GIVEN EXERCISE =
Only the lines from the line with "The Blender code" through the line with "BELLY_BROWN, YELLOW_HAIR, DARK_GOLD" should be copied, exactly as they appear, with both ends kept.

SUPPLIED ENTRIES =
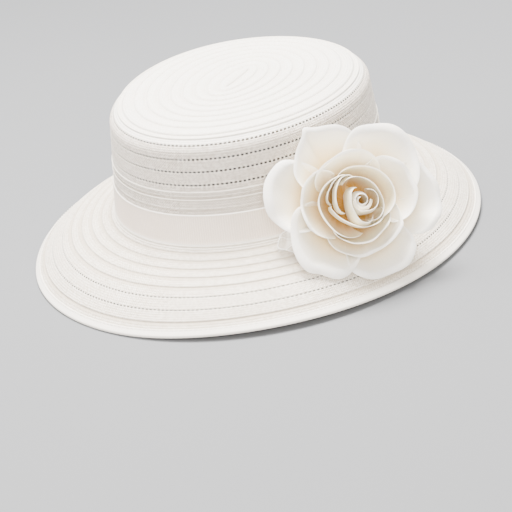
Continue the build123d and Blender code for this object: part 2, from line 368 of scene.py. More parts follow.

==

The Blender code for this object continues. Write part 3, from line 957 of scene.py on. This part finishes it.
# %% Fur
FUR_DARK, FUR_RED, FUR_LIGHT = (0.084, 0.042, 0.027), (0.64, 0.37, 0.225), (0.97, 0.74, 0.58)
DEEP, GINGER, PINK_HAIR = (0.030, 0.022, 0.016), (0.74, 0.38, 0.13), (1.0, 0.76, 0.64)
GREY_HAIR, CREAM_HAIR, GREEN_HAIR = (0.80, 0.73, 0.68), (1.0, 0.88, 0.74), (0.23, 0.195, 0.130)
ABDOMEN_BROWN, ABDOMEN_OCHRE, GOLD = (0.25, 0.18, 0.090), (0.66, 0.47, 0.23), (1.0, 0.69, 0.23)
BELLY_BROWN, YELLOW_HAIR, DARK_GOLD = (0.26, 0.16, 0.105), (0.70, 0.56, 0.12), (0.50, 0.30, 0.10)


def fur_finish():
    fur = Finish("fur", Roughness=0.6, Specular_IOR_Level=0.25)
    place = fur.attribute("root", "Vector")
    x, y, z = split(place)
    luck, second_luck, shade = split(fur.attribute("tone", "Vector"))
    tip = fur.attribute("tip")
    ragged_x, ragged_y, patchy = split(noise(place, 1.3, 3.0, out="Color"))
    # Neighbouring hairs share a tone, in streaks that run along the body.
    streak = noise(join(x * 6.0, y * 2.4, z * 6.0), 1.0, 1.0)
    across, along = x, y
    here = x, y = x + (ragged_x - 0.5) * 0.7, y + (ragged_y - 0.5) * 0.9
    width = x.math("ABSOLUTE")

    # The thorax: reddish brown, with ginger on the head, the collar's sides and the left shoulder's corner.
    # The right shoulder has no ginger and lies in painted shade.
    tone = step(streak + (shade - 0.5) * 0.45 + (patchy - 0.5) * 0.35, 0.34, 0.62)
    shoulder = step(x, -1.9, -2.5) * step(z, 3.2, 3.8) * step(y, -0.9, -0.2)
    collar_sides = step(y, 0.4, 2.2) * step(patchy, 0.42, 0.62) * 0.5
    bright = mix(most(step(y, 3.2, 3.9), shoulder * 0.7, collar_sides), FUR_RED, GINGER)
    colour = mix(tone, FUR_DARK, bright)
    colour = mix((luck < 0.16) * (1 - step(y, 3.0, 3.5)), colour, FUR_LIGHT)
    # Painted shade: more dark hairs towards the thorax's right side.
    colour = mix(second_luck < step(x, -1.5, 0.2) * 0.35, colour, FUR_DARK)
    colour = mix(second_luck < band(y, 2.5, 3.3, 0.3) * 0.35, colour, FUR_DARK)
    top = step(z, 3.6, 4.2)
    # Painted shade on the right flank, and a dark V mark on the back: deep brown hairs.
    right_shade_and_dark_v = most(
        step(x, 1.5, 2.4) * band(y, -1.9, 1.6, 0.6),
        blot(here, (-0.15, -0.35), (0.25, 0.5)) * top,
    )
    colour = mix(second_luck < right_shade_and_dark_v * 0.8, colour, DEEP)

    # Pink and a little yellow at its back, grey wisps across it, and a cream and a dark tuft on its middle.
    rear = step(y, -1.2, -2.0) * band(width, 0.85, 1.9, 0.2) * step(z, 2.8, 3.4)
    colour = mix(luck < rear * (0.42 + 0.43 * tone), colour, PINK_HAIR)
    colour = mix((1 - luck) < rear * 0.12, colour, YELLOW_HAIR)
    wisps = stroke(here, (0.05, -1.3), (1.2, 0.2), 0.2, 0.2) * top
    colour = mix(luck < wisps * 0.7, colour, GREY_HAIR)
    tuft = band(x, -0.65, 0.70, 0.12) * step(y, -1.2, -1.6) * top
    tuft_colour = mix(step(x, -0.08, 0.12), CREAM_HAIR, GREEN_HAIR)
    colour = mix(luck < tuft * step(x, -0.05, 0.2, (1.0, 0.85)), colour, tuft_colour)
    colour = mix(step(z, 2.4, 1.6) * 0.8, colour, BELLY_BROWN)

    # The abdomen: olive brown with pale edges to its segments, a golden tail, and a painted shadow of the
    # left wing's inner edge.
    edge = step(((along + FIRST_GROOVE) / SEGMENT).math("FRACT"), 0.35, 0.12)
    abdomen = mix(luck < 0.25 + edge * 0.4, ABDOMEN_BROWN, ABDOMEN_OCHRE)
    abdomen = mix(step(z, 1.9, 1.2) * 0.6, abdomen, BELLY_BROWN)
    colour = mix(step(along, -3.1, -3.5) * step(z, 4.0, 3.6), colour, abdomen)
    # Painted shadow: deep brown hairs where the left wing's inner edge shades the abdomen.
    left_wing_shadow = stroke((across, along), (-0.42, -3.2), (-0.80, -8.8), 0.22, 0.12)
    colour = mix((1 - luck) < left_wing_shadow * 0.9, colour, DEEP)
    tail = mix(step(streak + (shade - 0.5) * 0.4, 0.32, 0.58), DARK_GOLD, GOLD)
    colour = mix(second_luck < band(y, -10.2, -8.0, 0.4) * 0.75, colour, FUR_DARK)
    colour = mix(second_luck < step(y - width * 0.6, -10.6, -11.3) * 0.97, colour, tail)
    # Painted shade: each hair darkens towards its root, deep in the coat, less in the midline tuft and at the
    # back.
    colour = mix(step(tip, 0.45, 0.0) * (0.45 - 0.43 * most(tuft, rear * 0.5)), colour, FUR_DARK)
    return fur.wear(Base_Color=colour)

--

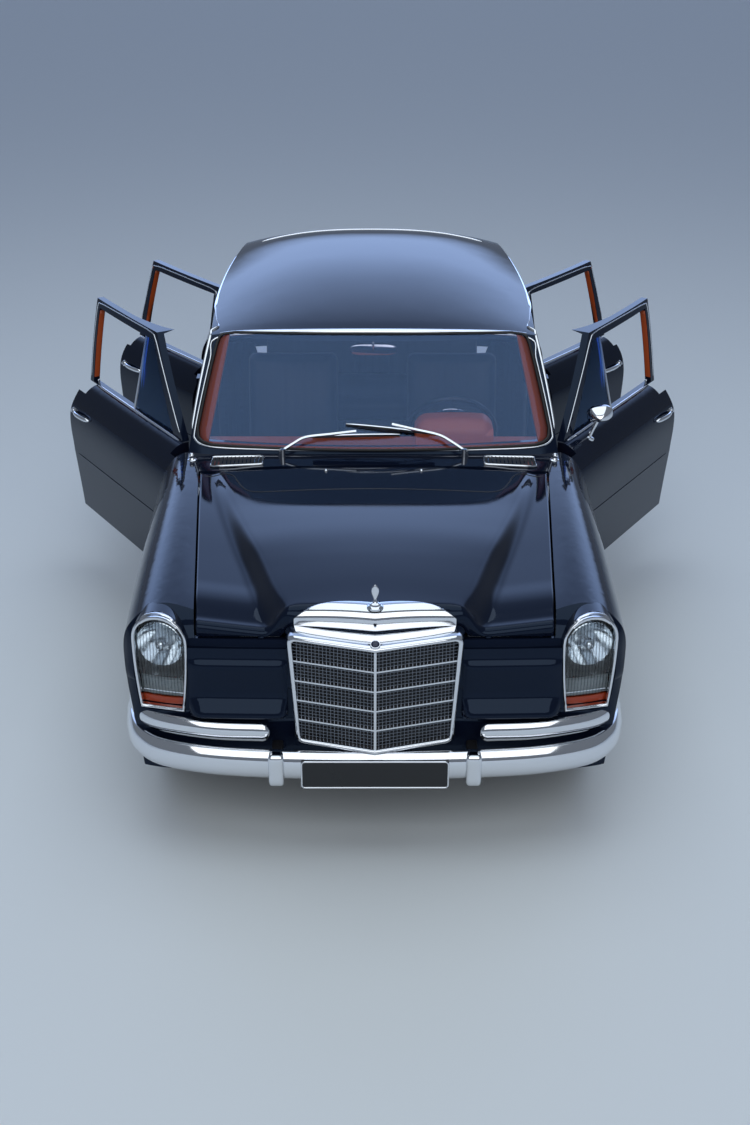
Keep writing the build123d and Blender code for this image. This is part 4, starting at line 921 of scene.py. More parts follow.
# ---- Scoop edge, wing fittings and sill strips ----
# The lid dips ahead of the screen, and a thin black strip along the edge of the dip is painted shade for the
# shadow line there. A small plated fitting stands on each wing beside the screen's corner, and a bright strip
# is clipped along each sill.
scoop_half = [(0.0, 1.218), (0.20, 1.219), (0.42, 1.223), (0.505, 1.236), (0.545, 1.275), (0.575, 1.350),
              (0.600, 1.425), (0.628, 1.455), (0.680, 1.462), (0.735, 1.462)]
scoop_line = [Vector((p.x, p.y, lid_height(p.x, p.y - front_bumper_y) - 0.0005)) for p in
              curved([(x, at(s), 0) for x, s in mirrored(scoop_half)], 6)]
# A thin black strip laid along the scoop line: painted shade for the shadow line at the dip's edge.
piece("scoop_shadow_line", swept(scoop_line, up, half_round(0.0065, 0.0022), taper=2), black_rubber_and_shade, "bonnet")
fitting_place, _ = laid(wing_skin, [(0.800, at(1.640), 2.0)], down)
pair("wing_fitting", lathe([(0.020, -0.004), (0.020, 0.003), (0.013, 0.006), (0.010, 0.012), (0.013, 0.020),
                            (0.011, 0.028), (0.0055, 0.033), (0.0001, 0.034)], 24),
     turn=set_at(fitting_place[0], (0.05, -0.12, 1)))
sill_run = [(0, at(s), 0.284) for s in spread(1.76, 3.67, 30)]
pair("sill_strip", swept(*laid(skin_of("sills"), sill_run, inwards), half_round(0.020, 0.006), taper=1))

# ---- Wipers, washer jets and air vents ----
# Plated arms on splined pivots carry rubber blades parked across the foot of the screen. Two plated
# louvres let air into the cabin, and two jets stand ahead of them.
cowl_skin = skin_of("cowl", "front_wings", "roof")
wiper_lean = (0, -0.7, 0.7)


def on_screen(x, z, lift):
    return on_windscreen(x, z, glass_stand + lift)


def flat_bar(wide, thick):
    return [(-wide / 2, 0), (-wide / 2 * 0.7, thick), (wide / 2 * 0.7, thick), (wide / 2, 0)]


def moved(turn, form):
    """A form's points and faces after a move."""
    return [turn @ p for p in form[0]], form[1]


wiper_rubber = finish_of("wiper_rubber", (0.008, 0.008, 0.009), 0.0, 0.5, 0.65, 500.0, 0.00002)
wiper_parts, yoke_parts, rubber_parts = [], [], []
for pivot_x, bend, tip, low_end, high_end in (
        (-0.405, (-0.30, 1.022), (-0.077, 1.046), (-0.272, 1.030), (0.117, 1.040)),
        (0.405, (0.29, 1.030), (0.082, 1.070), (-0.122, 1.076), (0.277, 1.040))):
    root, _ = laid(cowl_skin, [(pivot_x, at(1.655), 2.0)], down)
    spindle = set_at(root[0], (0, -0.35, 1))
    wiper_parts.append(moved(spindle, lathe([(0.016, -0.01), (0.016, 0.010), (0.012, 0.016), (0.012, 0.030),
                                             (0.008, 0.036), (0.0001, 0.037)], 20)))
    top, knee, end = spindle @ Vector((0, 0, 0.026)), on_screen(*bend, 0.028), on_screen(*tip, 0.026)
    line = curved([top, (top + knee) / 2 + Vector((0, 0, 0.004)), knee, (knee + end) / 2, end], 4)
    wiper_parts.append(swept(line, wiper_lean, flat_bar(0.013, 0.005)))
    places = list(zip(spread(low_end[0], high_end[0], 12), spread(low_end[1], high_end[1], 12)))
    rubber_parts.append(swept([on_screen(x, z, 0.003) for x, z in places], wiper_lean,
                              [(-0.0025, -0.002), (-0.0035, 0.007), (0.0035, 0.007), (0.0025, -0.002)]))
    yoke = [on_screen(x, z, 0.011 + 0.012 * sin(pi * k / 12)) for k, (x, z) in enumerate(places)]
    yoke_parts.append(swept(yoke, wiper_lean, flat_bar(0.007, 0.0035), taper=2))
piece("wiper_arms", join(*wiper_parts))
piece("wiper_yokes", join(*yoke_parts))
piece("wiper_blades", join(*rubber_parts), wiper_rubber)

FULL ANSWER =
The Blender code for this object continues. Write part 3, from line 957 of scene.py on. This part finishes it.
# %% Fur
FUR_DARK, FUR_RED, FUR_LIGHT = (0.084, 0.042, 0.027), (0.64, 0.37, 0.225), (0.97, 0.74, 0.58)
DEEP, GINGER, PINK_HAIR = (0.030, 0.022, 0.016), (0.74, 0.38, 0.13), (1.0, 0.76, 0.64)
GREY_HAIR, CREAM_HAIR, GREEN_HAIR = (0.80, 0.73, 0.68), (1.0, 0.88, 0.74), (0.23, 0.195, 0.130)
ABDOMEN_BROWN, ABDOMEN_OCHRE, GOLD = (0.25, 0.18, 0.090), (0.66, 0.47, 0.23), (1.0, 0.69, 0.23)
BELLY_BROWN, YELLOW_HAIR, DARK_GOLD = (0.26, 0.16, 0.105), (0.70, 0.56, 0.12), (0.50, 0.30, 0.10)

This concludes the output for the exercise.